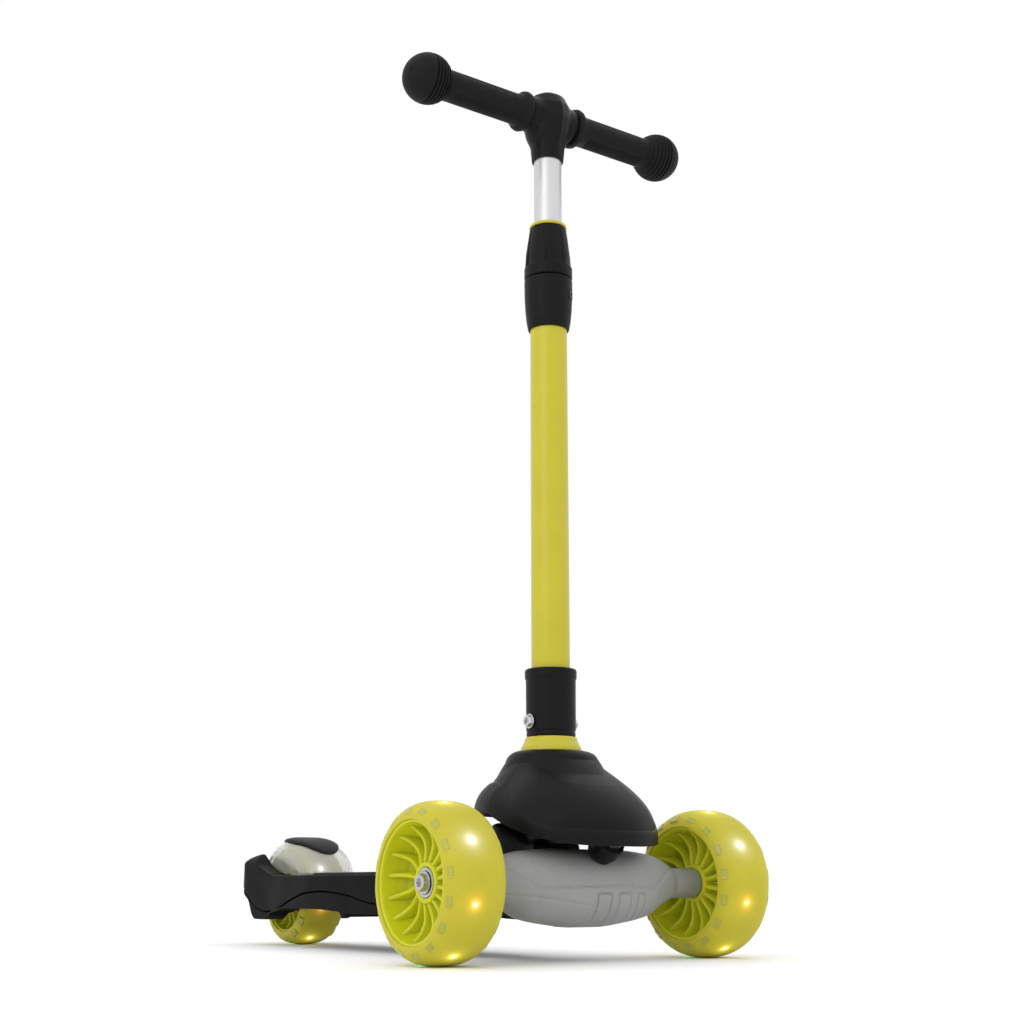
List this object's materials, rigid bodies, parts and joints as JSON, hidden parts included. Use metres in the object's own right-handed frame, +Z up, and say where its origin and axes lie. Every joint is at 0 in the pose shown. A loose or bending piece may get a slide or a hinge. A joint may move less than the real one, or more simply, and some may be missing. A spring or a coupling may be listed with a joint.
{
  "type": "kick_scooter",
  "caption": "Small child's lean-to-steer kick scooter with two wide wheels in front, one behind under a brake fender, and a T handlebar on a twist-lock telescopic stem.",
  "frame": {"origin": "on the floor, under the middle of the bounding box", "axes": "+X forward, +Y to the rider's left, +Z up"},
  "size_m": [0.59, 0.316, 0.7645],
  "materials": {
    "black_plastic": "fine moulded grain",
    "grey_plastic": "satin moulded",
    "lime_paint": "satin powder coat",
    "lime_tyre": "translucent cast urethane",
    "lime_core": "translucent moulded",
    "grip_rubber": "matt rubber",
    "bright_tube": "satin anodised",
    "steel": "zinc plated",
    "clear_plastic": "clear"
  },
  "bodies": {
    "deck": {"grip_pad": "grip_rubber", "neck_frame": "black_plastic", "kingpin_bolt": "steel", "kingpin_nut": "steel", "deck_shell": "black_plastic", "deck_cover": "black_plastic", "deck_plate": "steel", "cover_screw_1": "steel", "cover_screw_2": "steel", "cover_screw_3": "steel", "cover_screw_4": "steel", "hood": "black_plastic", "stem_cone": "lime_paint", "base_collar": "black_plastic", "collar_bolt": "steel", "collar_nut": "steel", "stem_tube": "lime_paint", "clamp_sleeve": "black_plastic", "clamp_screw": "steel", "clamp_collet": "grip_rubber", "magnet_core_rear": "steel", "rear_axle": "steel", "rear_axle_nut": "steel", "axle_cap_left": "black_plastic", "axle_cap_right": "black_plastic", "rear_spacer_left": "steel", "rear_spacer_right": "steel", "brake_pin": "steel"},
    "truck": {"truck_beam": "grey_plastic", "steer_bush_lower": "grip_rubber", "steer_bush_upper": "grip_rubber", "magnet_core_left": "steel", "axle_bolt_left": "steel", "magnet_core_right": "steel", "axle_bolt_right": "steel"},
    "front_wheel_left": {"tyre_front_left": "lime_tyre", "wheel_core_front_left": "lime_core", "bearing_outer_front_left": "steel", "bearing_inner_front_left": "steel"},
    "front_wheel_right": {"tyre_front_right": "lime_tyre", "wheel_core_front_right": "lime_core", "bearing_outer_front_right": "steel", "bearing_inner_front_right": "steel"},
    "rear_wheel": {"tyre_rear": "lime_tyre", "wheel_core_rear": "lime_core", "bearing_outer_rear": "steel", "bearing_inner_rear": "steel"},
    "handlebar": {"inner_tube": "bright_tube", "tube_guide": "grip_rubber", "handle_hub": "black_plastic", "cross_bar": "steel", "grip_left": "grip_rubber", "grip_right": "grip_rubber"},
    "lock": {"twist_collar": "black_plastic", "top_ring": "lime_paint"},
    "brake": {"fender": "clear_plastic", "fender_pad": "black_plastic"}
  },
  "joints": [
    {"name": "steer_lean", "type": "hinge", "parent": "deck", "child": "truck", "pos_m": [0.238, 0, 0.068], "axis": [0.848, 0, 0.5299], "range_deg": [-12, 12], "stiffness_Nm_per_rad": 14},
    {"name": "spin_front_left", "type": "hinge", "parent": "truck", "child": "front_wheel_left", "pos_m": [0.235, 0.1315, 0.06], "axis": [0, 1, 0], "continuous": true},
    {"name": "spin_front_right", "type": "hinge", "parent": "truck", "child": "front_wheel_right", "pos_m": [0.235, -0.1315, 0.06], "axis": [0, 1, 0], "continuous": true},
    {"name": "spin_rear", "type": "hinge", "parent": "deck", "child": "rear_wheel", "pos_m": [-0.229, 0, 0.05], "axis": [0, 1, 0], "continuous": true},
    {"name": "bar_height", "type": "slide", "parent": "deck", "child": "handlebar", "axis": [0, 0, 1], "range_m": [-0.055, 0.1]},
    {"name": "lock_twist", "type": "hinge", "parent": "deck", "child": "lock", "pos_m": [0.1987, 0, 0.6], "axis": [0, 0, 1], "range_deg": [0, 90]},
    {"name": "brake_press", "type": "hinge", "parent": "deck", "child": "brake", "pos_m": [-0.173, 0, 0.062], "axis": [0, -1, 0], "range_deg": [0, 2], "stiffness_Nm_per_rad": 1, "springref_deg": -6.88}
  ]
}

---

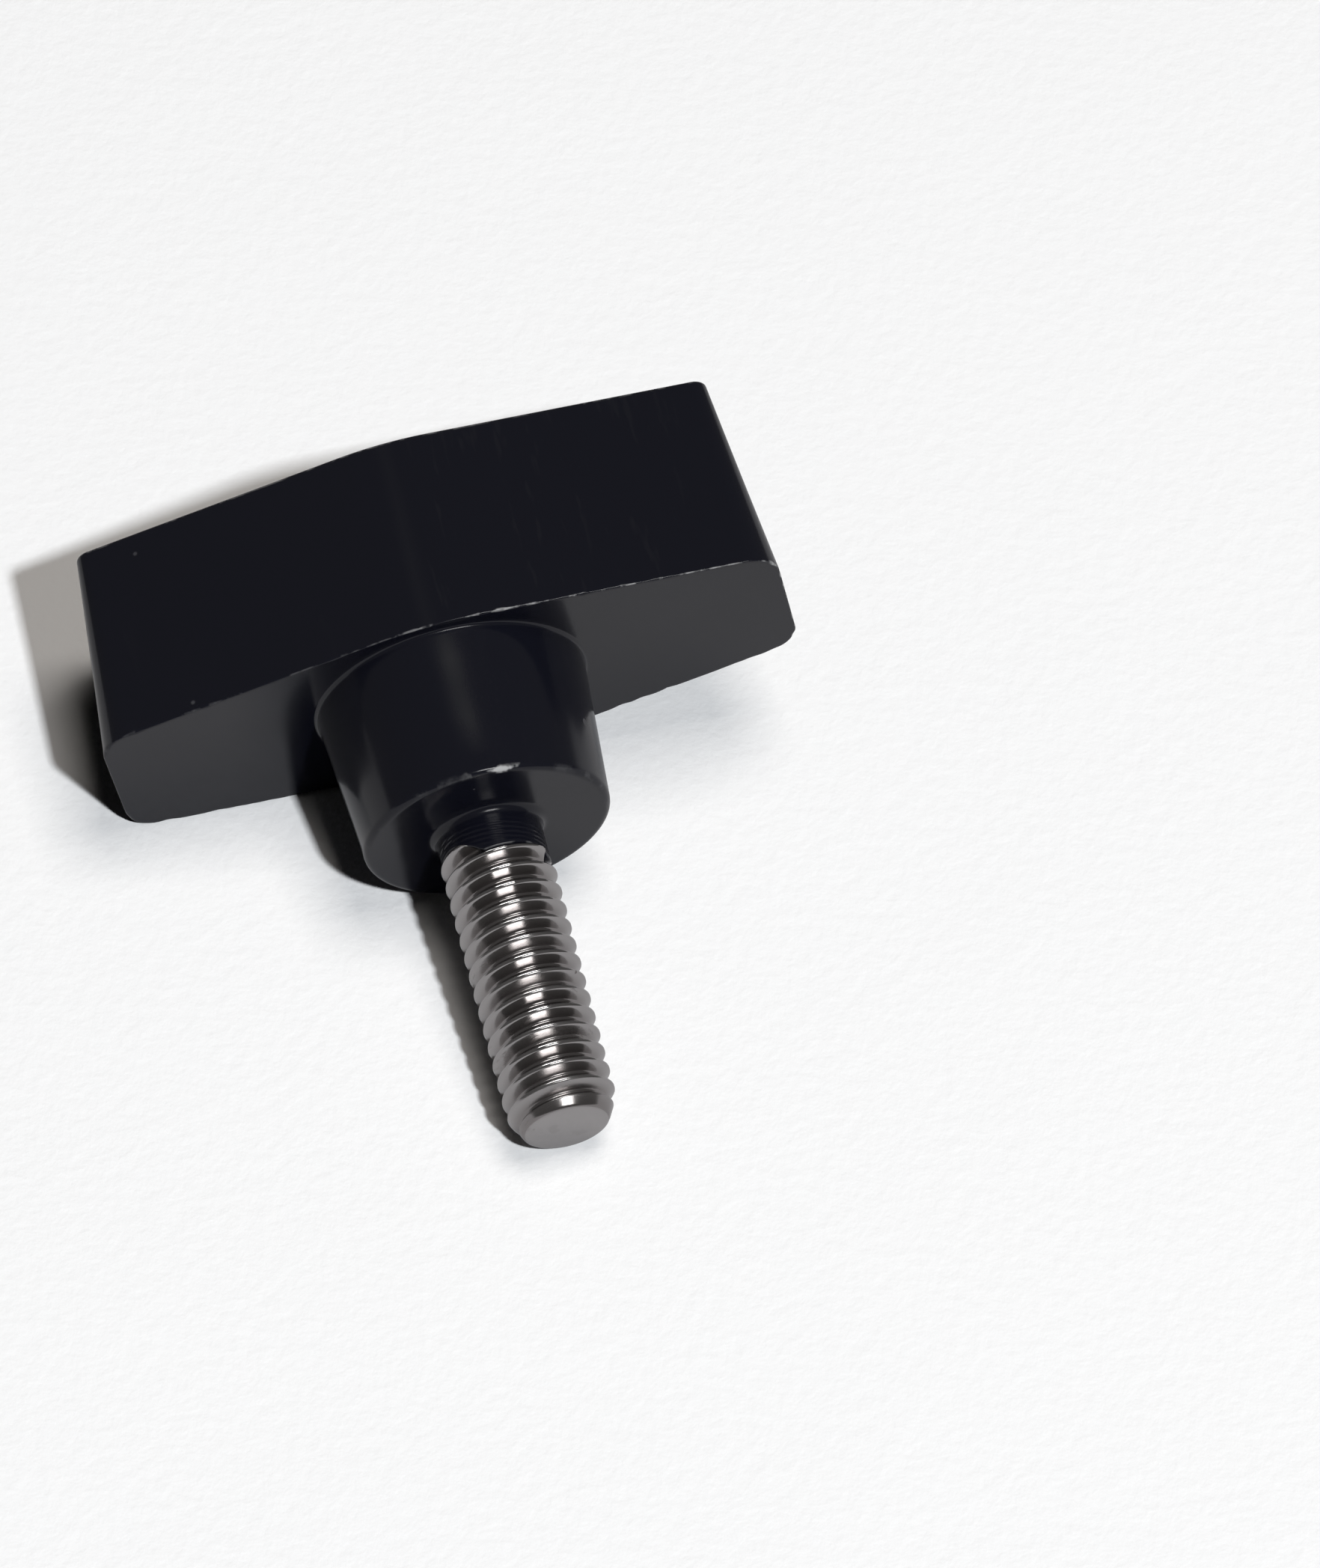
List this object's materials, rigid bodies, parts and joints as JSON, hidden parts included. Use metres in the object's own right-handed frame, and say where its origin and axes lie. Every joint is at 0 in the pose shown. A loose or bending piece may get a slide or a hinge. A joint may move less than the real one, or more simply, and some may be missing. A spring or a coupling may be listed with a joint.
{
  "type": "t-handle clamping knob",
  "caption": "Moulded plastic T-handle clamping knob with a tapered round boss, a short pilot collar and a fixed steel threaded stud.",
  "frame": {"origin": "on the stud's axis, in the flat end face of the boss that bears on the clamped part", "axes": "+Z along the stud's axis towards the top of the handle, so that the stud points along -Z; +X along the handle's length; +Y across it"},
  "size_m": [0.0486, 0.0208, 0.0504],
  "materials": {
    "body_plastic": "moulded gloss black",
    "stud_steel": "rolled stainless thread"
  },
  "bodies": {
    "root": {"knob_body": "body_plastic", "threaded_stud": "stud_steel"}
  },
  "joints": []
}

> [Exercise aim]
Which lines hold the word "origin"? Copy all of them.

> [Answer to this exercise]
List this object's materials, rigid bodies, parts and joints as JSON, hidden parts included. Use metres in the object's own right-handed frame, +Z up, and say where its origin and axes lie. Every joint is at 0 in the pose shown. A loose or bending piece may get a slide or a hinge. A joint may move less than the real one, or more simply, and some may be missing. A spring or a coupling may be listed with a joint.
  "frame": {"origin": "on the floor, under the middle of the bounding box", "axes": "+X forward, +Y to the rider's left, +Z up"},
List this object's materials, rigid bodies, parts and joints as JSON, hidden parts included. Use metres in the object's own right-handed frame, and say where its origin and axes lie. Every joint is at 0 in the pose shown. A loose or bending piece may get a slide or a hinge. A joint may move less than the real one, or more simply, and some may be missing. A spring or a coupling may be listed with a joint.
  "frame": {"origin": "on the stud's axis, in the flat end face of the boss that bears on the clamped part", "axes": "+Z along the stud's axis towards the top of the handle, so that the stud points along -Z; +X along the handle's length; +Y across it"},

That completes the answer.